Однако в отличие от аксаковской дефиниции, эта шла в основном уже не от рефлексии и «прочтения» сложившегося национального духа, а скорее от «приписывания» ему определенных исключительных начал.
Естественно, приписыванием собственной исключительности, грешит не только российская ученость и теософия. Однако российский вариант этого греха интересен тем, что истово от него открещиваясь, мы все же пребываем в нем и свой невроз «истинной святости» подаем как доказательство нашей же способности явить пример соборной терпимости.
Чего только стоит утверждение в нашей особой религиозности! Вот у Розанова: «Церковь есть не только корень русской культуры… она есть и вершина русской культуры». Однако что же на это скажет поляк, иранец, индиец и еще многие другие народы? Ведь Польша и католицизм, Индия и индуизм не менее нераздельны, чем Россия и православие.
И в такой же степени, как мы говорим о том, что русская нация выросла из православия и сохранилась во многом благодаря ему, мы можем отнести это к евреям, сохранившим свою национальную самобытность и добивающимся государственности благодаря иудаизму, и к полякам, которые спаслись католицизмом под натиском протестантской Германии и православной России. Просто в определенных обстоятельствах религиозное обособление есть форма самосохранения нации, и это – общая закономерность.

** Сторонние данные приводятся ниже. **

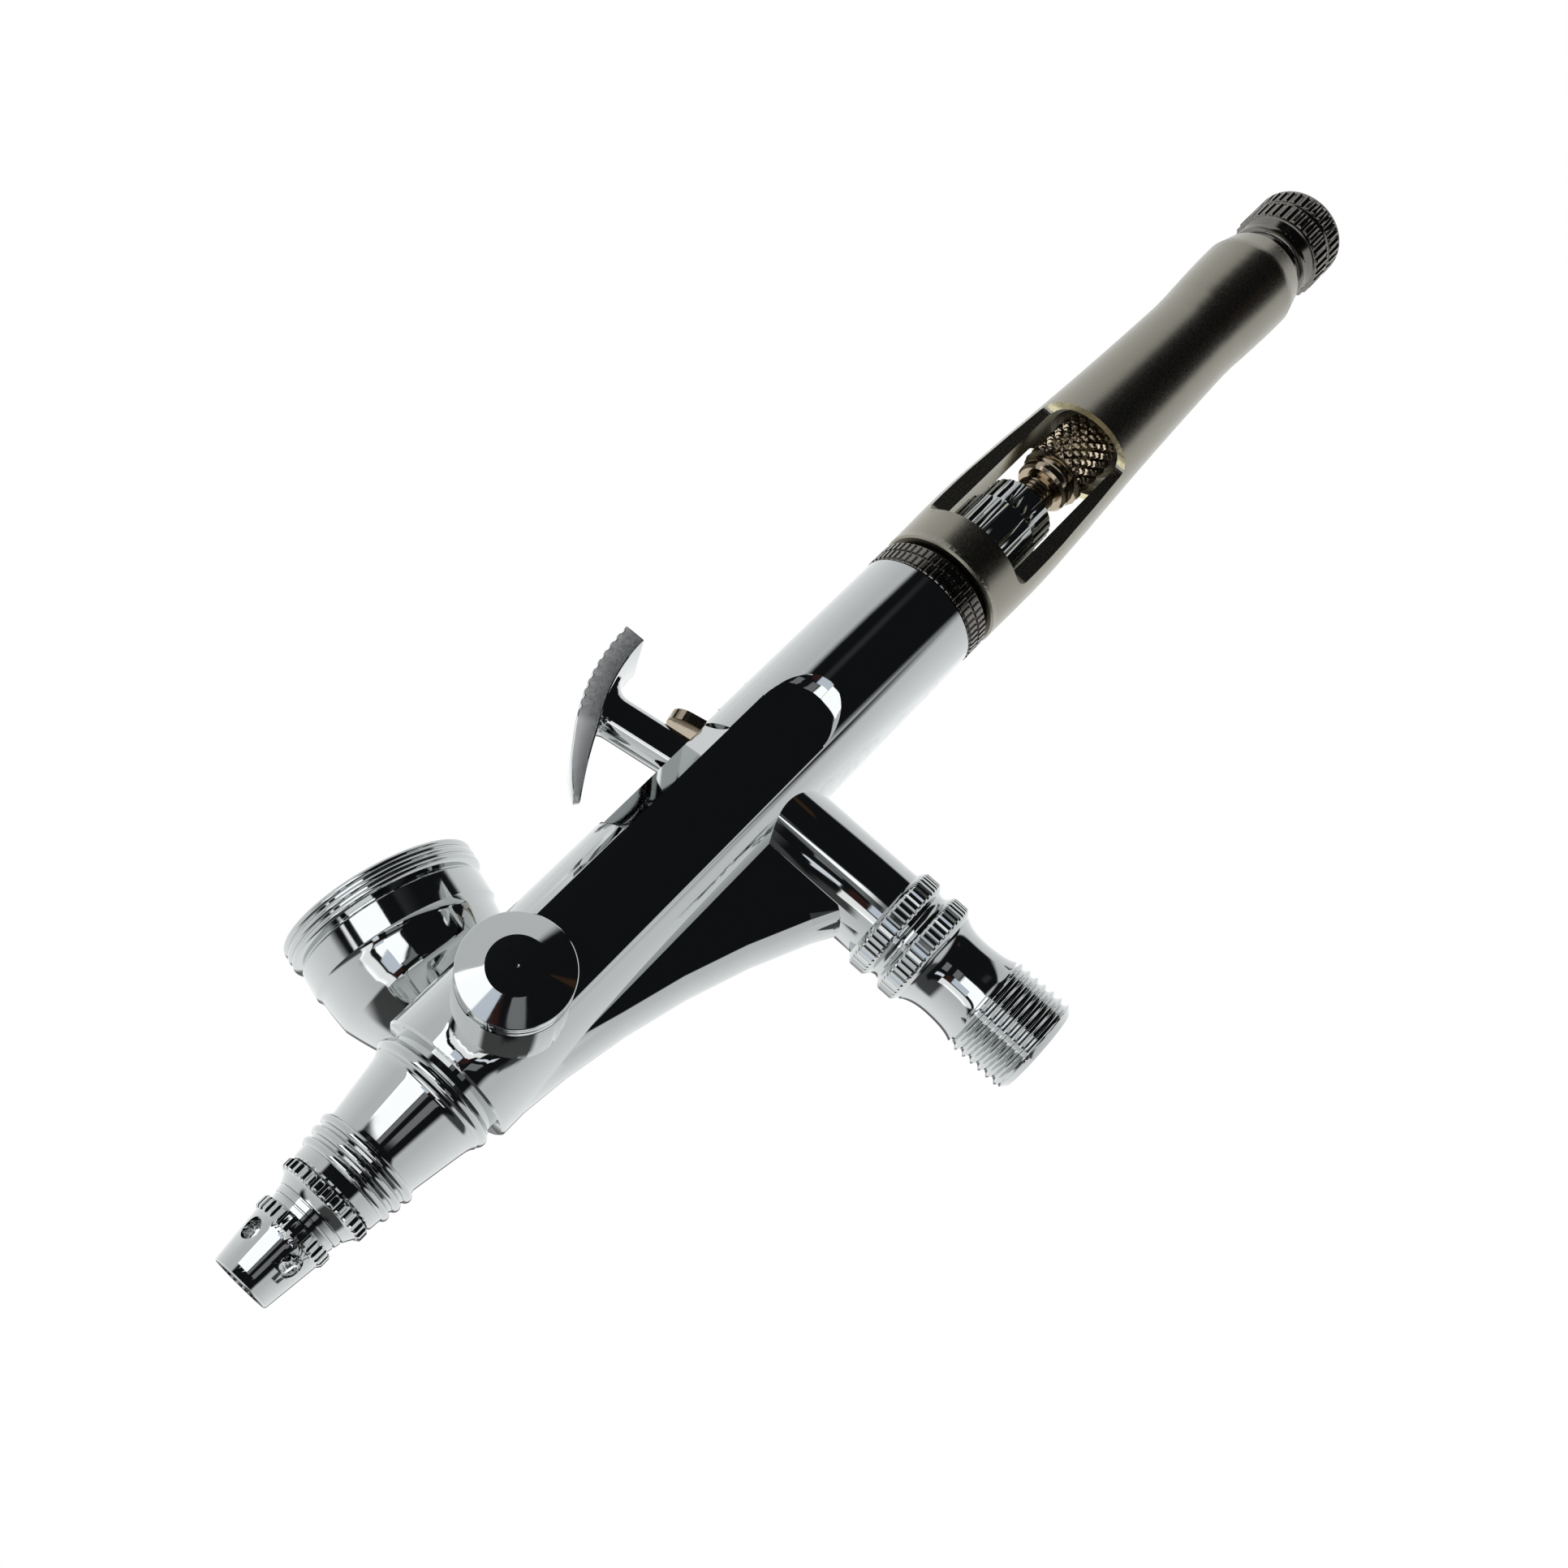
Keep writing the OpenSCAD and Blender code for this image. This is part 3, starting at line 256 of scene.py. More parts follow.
def dressed(node, finish, body="gun", crease=9, axes="X", planes=(), keep_below=None):
    """A copy of a CAD node with its loose triangles merged. Faces turned about one of the
    axes take the exact normal of their turning, so that the plating shows no facets. Faces
    along one of the planes, and faces square to the frame, stay flat. keep_below is a point
    and a direction that the copy is cut off at."""
    piece = bpy.data.objects.new(node + "_skin", nodes[node].data.copy())
    bpy.context.collection.objects.link(piece)
    select_only(piece)
    bpy.ops.object.mode_set(mode="EDIT")
    bpy.ops.mesh.select_all(action="SELECT")
    bpy.ops.mesh.remove_doubles(threshold=weld)
    if keep_below:
        bpy.ops.mesh.bisect(plane_co=keep_below[0] * mm, plane_no=keep_below[1],
                            use_fill=True, clear_outer=True)
    bpy.ops.object.mode_set(mode="OBJECT")
    bpy.ops.object.shade_smooth_by_angle(angle=math.radians(crease))
    mesh = piece.data
    along_plane, square = 0.999, 0.9999
    normals = [Vector(corner.vector) for corner in mesh.corner_normals]
    for face in mesh.polygons:
        corners = list(face.loop_indices)
        points = [mesh.vertices[mesh.loops[i].vertex_index].co for i in corners]
        in_plane = any(face.normal.dot(p) > along_plane for p in planes)
        found = None
        for name in "" if in_plane else axes:
            found = lathe_normals(face, points, [normals[i] for i in corners], *turning_axes[name])
            if found:
                break
        if not found and (in_plane or max(abs(c) for c in face.normal) > square):
            found = [Vector(face.normal)] * len(corners)
        for i, normal in zip(corners, found or []):
            normals[i] = normal
    mesh.normals_split_custom_set(normals)
    piece.data.materials.clear()
    piece.data.materials.append(finish)
    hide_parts(node)
    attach(piece, body)
    return piece


axis_z = sum(c.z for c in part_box("handle")) / 2 / mm
valve_x = 0.0
port_x = sum(c.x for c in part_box("port_plug")) / 2 / mm
turning_axes = {"X": (Vector((1, 0, 0)), Vector((0, 0, axis_z)) * mm),
                "Y": (Vector((0, 1, 0)), Vector((port_x, 0, axis_z)) * mm),
                "Z": (Vector((0, 0, 1)), Vector((valve_x, 0, 0)) * mm)}
# Chrome plating mirrors the room almost sharply, and a little bluer than silver
chrome = metal("bright chrome plating", "#C5C8C8", 0.045, 0.015, 1.2, 7.0, 0.012)
# The flats milled beside the trigger slot lean to each side of the barrel's top
relief = math.radians(38.5)
relief_planes = [Vector((0, side * math.sin(relief), math.cos(relief))) for side in (-1, 1)]
dressed("barrel", chrome, axes="XYZ", planes=relief_planes)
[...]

Однако утверждение в нашей особинной религиозности – пустое самовосхваление не только потому, что в ней нет на самом деле ничего исключительно русского. Проблема еще и в том, что мы предали свою религиозность (чего не сделали те же поляки даже в состоянии «народной демократии»), соблазнившись большевистским атеизмом, снимающим столь обременительные нравственные пределы.
Большевики вообще лучше русских философов разобрались в русской натуре. В отличие от них они не домысливали и не приукрашивали свойства русской души, а использовали ее реальное состояние. И там, где Соловьеву, Флоренскому и прочим было видение Соборности, братской любви и пр., Ленин, Троцкий и Сталин разглядели реальную стадность, идущую от общинности крестьянского бытия, или, как более благообразно выражался Лев Толстой, роевое начало русского народа.

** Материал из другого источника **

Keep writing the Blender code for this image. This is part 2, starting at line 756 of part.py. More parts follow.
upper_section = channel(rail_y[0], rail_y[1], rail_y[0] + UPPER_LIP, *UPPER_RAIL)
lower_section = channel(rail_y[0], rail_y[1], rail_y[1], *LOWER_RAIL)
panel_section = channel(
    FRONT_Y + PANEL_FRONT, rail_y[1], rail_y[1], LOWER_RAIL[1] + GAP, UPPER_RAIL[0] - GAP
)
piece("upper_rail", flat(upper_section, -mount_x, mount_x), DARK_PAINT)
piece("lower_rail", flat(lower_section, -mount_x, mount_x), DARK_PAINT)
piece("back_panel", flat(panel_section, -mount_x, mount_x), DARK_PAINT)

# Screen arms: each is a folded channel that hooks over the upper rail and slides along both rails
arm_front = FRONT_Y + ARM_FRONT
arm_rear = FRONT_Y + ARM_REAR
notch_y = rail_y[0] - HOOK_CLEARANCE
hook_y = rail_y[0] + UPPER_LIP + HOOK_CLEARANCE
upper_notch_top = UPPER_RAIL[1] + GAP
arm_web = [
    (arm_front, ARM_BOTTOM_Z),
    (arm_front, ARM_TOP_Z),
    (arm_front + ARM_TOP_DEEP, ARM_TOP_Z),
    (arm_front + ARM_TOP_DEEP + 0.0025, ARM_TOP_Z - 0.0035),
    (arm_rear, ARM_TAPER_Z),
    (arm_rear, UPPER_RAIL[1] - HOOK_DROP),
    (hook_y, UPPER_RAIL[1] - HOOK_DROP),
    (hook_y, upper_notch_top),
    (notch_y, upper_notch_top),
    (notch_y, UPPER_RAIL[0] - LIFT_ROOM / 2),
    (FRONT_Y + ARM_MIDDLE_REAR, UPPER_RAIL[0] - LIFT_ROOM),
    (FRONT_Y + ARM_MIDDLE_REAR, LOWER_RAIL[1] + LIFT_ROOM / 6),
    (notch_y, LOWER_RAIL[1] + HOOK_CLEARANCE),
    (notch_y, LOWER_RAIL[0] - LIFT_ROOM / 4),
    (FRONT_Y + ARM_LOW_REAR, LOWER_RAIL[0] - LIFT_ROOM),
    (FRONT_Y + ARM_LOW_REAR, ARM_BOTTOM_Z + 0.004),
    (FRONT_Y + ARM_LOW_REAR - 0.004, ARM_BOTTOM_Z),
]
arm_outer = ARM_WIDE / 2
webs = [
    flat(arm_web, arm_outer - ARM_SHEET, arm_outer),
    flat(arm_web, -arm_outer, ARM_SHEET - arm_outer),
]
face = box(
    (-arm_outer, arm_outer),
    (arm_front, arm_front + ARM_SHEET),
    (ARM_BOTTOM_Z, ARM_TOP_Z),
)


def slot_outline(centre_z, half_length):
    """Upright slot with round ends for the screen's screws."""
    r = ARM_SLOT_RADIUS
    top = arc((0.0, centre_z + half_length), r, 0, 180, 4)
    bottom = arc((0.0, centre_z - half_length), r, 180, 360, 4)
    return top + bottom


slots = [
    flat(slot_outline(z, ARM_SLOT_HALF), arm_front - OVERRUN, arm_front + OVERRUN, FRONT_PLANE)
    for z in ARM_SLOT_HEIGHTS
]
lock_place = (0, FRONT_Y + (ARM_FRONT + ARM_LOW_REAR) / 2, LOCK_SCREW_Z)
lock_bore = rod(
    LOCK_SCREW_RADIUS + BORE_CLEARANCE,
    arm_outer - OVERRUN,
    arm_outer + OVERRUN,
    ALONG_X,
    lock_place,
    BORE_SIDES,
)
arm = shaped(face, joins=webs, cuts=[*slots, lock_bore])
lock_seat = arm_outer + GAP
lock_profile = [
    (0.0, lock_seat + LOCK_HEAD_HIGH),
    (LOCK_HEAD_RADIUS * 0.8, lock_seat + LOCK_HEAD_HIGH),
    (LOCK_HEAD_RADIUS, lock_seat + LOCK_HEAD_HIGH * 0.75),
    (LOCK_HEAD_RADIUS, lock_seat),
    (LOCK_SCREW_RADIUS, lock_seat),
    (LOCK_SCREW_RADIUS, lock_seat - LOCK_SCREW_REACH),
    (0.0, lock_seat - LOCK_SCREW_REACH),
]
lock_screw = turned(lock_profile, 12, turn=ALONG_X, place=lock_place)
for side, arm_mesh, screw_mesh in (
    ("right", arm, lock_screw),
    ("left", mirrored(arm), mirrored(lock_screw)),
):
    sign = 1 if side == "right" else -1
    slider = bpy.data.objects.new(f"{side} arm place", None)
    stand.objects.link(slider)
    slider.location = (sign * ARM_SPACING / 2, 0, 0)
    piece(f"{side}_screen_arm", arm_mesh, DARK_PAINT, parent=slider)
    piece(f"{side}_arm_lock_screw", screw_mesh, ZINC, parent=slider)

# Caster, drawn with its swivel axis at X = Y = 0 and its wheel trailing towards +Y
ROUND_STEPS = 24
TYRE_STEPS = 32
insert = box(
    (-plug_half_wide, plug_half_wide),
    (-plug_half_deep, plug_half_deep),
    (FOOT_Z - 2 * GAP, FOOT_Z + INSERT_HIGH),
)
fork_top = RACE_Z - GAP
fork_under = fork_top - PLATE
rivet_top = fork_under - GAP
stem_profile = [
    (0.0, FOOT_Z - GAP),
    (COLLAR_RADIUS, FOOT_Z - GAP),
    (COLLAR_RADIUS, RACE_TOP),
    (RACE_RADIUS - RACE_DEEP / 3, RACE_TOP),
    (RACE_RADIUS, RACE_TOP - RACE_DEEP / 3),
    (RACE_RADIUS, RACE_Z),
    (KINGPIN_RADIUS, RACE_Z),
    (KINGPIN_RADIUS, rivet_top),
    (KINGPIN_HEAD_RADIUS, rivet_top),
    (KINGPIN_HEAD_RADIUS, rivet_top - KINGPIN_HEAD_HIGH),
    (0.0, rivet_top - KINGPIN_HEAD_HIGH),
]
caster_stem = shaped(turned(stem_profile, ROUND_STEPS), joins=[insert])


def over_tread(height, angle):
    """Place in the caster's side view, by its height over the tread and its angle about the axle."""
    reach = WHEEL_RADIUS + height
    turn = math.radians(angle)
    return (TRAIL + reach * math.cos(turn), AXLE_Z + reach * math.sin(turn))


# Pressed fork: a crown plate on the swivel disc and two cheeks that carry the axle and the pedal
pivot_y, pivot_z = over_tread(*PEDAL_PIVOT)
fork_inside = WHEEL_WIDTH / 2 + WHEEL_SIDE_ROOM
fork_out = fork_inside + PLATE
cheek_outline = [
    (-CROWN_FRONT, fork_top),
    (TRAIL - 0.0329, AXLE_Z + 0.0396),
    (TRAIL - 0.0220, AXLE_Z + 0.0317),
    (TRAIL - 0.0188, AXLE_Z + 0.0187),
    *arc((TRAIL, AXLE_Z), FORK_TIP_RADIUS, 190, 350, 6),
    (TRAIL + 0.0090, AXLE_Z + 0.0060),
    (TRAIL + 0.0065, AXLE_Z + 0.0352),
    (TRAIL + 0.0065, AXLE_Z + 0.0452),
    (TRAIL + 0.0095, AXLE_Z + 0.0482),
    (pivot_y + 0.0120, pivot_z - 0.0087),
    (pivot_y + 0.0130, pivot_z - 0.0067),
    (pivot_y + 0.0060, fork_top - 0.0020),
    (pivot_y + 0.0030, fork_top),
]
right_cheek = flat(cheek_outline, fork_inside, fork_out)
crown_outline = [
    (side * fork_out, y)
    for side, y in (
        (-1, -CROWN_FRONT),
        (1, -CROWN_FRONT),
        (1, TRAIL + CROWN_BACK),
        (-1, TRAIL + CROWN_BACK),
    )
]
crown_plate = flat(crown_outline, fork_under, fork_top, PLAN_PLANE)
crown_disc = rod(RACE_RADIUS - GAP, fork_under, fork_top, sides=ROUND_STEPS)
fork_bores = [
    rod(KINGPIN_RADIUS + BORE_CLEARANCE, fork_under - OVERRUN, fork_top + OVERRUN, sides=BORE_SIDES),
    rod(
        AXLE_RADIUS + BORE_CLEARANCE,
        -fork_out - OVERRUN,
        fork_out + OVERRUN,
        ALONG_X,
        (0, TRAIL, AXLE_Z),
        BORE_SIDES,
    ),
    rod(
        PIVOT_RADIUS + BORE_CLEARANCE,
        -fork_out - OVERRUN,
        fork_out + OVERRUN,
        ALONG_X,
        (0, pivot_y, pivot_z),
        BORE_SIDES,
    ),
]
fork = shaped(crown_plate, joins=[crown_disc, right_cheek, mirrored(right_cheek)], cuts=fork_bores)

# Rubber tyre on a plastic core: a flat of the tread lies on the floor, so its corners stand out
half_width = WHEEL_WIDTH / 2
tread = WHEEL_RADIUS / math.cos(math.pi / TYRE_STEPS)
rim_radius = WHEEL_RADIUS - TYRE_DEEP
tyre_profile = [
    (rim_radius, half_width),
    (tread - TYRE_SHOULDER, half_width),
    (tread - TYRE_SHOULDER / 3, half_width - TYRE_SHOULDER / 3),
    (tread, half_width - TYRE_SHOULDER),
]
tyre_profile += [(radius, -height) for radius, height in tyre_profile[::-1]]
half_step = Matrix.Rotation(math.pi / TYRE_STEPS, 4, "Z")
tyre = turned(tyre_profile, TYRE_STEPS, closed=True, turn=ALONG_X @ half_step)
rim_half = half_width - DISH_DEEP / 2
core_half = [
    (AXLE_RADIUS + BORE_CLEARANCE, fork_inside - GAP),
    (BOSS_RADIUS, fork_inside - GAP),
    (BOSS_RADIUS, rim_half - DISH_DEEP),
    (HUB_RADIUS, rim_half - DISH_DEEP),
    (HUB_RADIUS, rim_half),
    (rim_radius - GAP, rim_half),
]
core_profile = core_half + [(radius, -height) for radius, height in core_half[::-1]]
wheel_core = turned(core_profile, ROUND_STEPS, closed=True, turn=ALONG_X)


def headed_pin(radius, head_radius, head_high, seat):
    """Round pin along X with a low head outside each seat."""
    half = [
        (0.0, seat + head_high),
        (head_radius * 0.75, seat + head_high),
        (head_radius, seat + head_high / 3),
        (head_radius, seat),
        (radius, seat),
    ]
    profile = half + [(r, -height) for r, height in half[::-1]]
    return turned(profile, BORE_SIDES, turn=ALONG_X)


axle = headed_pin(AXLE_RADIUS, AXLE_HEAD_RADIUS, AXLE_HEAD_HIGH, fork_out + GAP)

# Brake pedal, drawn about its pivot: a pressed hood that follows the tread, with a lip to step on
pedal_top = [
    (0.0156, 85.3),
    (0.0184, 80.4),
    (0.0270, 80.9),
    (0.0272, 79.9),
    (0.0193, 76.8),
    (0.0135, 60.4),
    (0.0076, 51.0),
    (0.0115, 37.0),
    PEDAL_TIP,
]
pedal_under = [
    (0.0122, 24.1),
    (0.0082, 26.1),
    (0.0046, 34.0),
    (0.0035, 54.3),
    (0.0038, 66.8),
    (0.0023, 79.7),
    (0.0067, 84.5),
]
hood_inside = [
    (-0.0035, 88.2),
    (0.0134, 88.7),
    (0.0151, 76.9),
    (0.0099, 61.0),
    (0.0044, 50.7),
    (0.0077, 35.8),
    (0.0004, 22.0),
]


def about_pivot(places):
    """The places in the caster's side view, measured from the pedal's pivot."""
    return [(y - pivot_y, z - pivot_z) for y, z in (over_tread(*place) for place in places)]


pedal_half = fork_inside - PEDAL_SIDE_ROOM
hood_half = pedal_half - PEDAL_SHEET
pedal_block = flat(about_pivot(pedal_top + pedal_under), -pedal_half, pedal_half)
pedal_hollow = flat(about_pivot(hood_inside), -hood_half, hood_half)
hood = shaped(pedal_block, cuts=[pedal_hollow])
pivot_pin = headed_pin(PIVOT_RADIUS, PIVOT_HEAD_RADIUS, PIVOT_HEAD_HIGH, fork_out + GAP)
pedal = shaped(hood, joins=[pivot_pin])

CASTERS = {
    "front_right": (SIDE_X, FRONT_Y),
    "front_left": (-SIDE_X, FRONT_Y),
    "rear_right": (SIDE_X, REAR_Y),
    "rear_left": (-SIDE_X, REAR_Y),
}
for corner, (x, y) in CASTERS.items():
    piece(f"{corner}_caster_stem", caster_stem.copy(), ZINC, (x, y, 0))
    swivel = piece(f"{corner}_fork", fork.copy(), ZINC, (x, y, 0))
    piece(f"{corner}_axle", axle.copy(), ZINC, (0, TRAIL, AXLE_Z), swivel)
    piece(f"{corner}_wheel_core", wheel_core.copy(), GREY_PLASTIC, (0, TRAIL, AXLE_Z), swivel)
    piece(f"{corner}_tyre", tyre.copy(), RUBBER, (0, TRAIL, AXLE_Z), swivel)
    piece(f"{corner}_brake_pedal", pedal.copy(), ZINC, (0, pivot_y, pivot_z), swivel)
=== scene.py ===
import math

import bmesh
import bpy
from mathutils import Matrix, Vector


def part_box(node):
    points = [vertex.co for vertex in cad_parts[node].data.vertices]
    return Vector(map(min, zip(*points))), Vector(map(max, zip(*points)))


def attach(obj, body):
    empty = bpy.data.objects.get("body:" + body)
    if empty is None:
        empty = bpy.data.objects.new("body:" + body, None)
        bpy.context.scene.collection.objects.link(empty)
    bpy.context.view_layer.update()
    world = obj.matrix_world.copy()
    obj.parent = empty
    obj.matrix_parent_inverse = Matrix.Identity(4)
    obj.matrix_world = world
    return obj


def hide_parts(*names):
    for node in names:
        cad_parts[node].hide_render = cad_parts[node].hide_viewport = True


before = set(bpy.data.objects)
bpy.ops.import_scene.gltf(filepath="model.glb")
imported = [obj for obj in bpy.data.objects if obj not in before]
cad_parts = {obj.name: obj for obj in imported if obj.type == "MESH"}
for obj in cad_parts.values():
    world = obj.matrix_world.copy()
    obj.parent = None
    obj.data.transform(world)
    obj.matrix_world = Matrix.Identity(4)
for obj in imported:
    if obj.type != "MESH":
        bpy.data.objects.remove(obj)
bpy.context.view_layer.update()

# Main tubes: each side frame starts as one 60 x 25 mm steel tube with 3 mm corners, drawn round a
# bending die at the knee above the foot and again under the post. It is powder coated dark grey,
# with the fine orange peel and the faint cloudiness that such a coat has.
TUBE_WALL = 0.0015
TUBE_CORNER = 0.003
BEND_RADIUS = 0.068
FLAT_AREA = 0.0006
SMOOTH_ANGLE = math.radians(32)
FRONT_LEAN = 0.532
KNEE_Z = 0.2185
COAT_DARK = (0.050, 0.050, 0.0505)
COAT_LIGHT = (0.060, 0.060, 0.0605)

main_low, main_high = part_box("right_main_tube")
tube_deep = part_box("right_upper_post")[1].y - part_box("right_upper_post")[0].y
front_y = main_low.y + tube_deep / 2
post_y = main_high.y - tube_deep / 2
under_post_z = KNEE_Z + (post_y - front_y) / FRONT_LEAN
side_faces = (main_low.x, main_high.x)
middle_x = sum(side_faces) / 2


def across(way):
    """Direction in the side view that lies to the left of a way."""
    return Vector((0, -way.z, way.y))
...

Но что же такое Соборность и чем она отличается от стадности? В нашей философской и теософской традиции Соборность это, прежде всего, единение, основанное на равновесии общего и индивидуального.
Так у Н. Струве: «Соборность – краеугольное понятие нашего времени, живущего под знаком двух полярно противоположных систем: абсолютного индивидуализма и абсолютного коллективизма»61.
У Н.Бердяева: «Соборность противоположна и католической авторитарности и протестантскому индивидуализму, она означает комюнитарность, не знающую внешнего над собой авторитета, но не знающую и индивидуалистического уединения и замкнутости»62.
Из этих определений следует, что Соборность предполагает единение, как производное от общей воли высокоразвитых, состоявшихся индивидуальностей, «самостей» не только личностного порядка, но и национальных.